Capturing the tide in a bullish market depends on two things – successfully planning entry and isolating the lowest point of the pullback to put stop loss (SL) limit. An experienced trader will plan an entry while the next price candle is formed in the uptrend after the dip and place the SL limit at the lowest point of the next pullback. Next, identify the highest point in the trend, which would be your profit level. The distance between your entry point at the profit level is the size of your gain from the trade, while the difference between entry and SL point is the measure of relative risk. For a trade to be profitable, the volume of potential reward should be twice in size of the approximate loss, or the reward-loss ratio should be 2:1.

Bear Market Strategy

It’s trickier to swing trade in a bearish market than in a bull market. The reason is, a bear market is more volatile, frequently shifting depending on traders’ sentiment.
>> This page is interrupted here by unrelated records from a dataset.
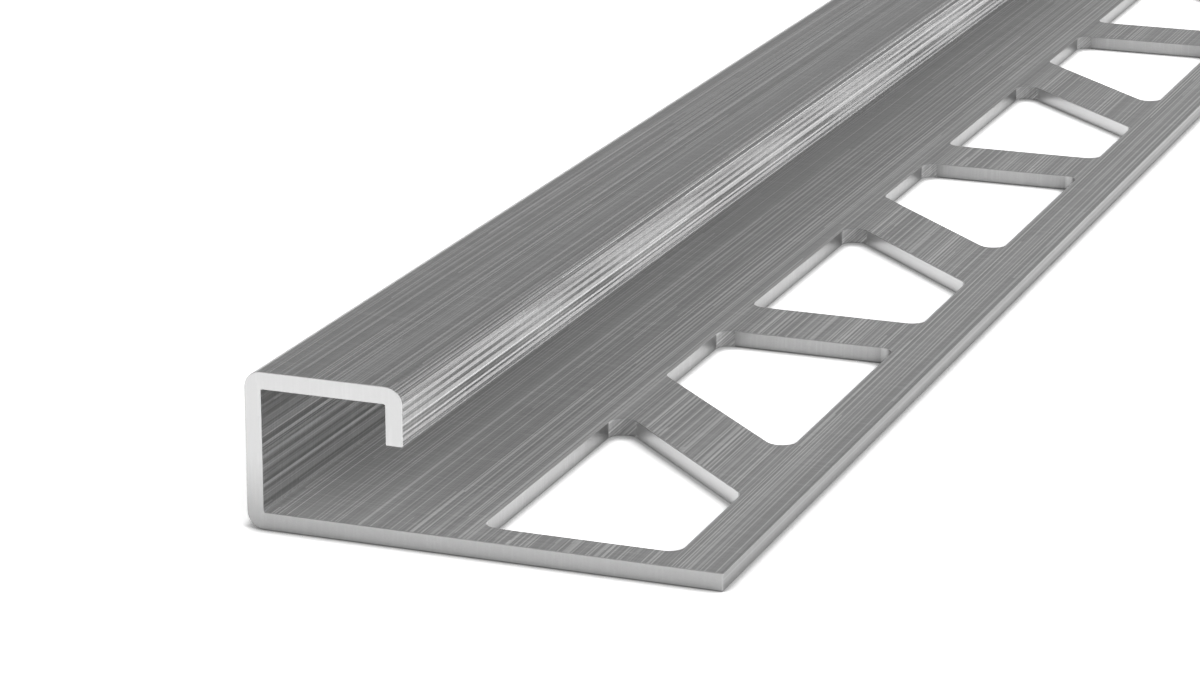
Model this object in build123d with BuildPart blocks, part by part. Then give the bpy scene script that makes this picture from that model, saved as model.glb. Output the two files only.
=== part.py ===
# Square edge profile for the edge of a tiled surface: one strip of stainless steel sheet, punched
# and then folded to a hollow square nose with an anchoring leg.
#
# The strip lies on its leg as on a level floor. X runs across the strip from the nose's visible
# front face to the leg's free edge, Y runs along the strip, and Z is up. The origin is on the
# floor, in the middle of the strip's length and width.
import os

from build123d import *

# Driving sizes, in millimetres.
stock_length = 1000.0  # one length, as sold
sheet = 1.0  # thickness of the sheet
nose_height = 9.0  # underside of the leg to the visible top face
nose_width = 9.3  # visible front face to the face that the tile's edge meets
lip_depth = 3.3  # top face down to the lip's free edge
leg_width = 27.4  # visible front face to the leg's free edge
edge_land = 3.25  # solid strip between the slots and the leg's free edge
slot_width = 11.3  # across the leg
slot_length = 21.25  # along the leg, on a slot's longer side
slot_corner = 0.9  # corner radius of the punch
slant_run = 11.3  # how far a slot's slanted end runs along the leg
straight_web = 5.6  # along the leg, between two square slot ends
slanted_web = 5.3  # square across the web between two slanted slot ends
first_slot = 2.25  # cut end to the first slot
last_land = 1.5  # least metal left between the last slot and the other cut end

# Places that follow from them. The strip is centred on the origin in X and Y.
front_x = -leg_width / 2
near_end = -stock_length / 2
slant_length = (slot_width**2 + slant_run**2) ** 0.5
slanted_web_along = slanted_web * slant_length / slot_width
short_side = slot_length - slant_run
pair_length = slot_length + slanted_web_along + short_side
pair_pitch = pair_length + straight_web
slot_x = front_x + leg_width - edge_land - slot_width / 2
slot_y = near_end + first_slot + slot_length / 2
slot_room = stock_length - first_slot - last_land

# A pair of slots stands point to point: the first has its long side at the nose, and the second
# is the same slot turned half way round. The strip holds as many whole slots as it has room for.
nose_side_slots = int((slot_room - slot_length) // pair_pitch) + 1
edge_side_slots = int((slot_room - pair_length) // pair_pitch) + 1


def slot_outline():
    """One punched slot about its middle: square at its near end and slanted at its far end."""
    half_width = slot_width / 2
    half_length = slot_length / 2
    with BuildSketch() as outline:
        with BuildLine():
            Polyline(
                (-half_width, -half_length),
                (half_width, -half_length),
                (half_width, half_length - slant_run),
                (-half_width, half_length),
                close=True,
            )
        make_face()
        fillet(outline.vertices(), radius=slot_corner)
    return outline.sketch


def slot_places():
    """The middle of every slot, with the half turn of the second slot of each pair."""
    turned_y = slot_y + short_side + slanted_web_along
    nose_side = [Location((slot_x, slot_y + i * pair_pitch)) for i in range(nose_side_slots)]
    edge_side = [
        Location((slot_x, turned_y + i * pair_pitch), 180) for i in range(edge_side_slots)
    ]
    return nose_side + edge_side


with BuildPart() as profile:
    # The sheet's inner line is folded sharp, and the sheet stands outside it by its thickness,
    # so each bend is round outside by that same thickness.
    with BuildSketch(Plane.XZ):
        with BuildLine():
            Polyline(
                (front_x + leg_width, sheet),
                (front_x + sheet, sheet),
                (front_x + sheet, nose_height - sheet),
                (front_x + nose_width - sheet, nose_height - sheet),
                (front_x + nose_width - sheet, nose_height - lip_depth),
            )
            offset(amount=sheet, side=Side.LEFT, kind=Kind.ARC)
        make_face()
    extrude(amount=stock_length / 2, both=True)

    # The slots are punched through the leg.
    with BuildSketch(Plane.XY):
        with Locations(*slot_places()):
            add(slot_outline())
    extrude(amount=sheet, mode=Mode.SUBTRACT)

profile.part.label = "square_edge_profile"

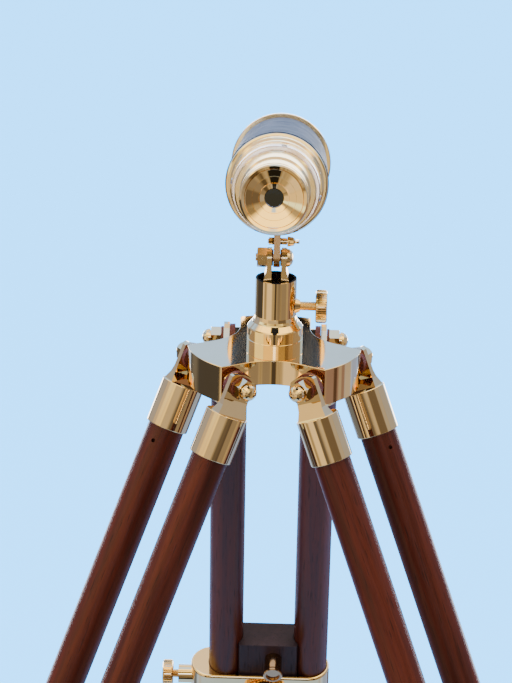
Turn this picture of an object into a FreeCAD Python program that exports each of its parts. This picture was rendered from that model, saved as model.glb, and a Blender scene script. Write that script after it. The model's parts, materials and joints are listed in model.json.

However, bearish runs are short-lived than uptrend, and an underlying bullish force keeps the market from spiralling out of control. One of the bearish swing strategies suggests, trader to stay in cash or refrain from swing trading if they aren’t sure about their strategy to hold up against the ongoing market condition.

Like the bull market, the bear market has moments of fluctuations (although not as orderly). Experienced traders try to trade during these brief counter-trends when the market continues to fall.  

An entry is planned when the price is lower than the counter trend’s previous day’s low. Similarly, stop off limit is set above the highest point of the current counter trend’s highest point. When the stock price rises to that level, you exit the market to minimise your losses. Conversely, a profit target is set below the lowest price candle in the current downtrend, and you can exit the trade to book some profit when the limit is hit.

Swing Trading Strategy

Swing trading strategy is a combination of both fundamental analysis and technical analysis.

Fundamental analysis is a way to measure the intrinsic value of a stock. In fundamental analysis, traders will analyse all the factors that can affect the value of a stock, from macroeconomic factors, the company’s financial performance, economic performance, sectoral performance, and the like.

Apart from fundamental analysis, swing traders also rely heavily on technical analysis. You can read in detail about swing trading strategies and swing trading indicators to get a fair idea on both.

The Bottom Line

Swing trading means trading methodically with the trend. Swing traders don’t try to make a big profit in one shot.  They wait for the stock to hit the profit level so they could sell.  It is considered good technique for beginner traders, but if you are an intermediate or advanced trader, you can swing trade too.

Swing trading doesn’t demand too much of your time like scalping or day trading, but allows you see the profit mature over time. However, to swing trade, you would need discipline and technical understanding to make the winning deals.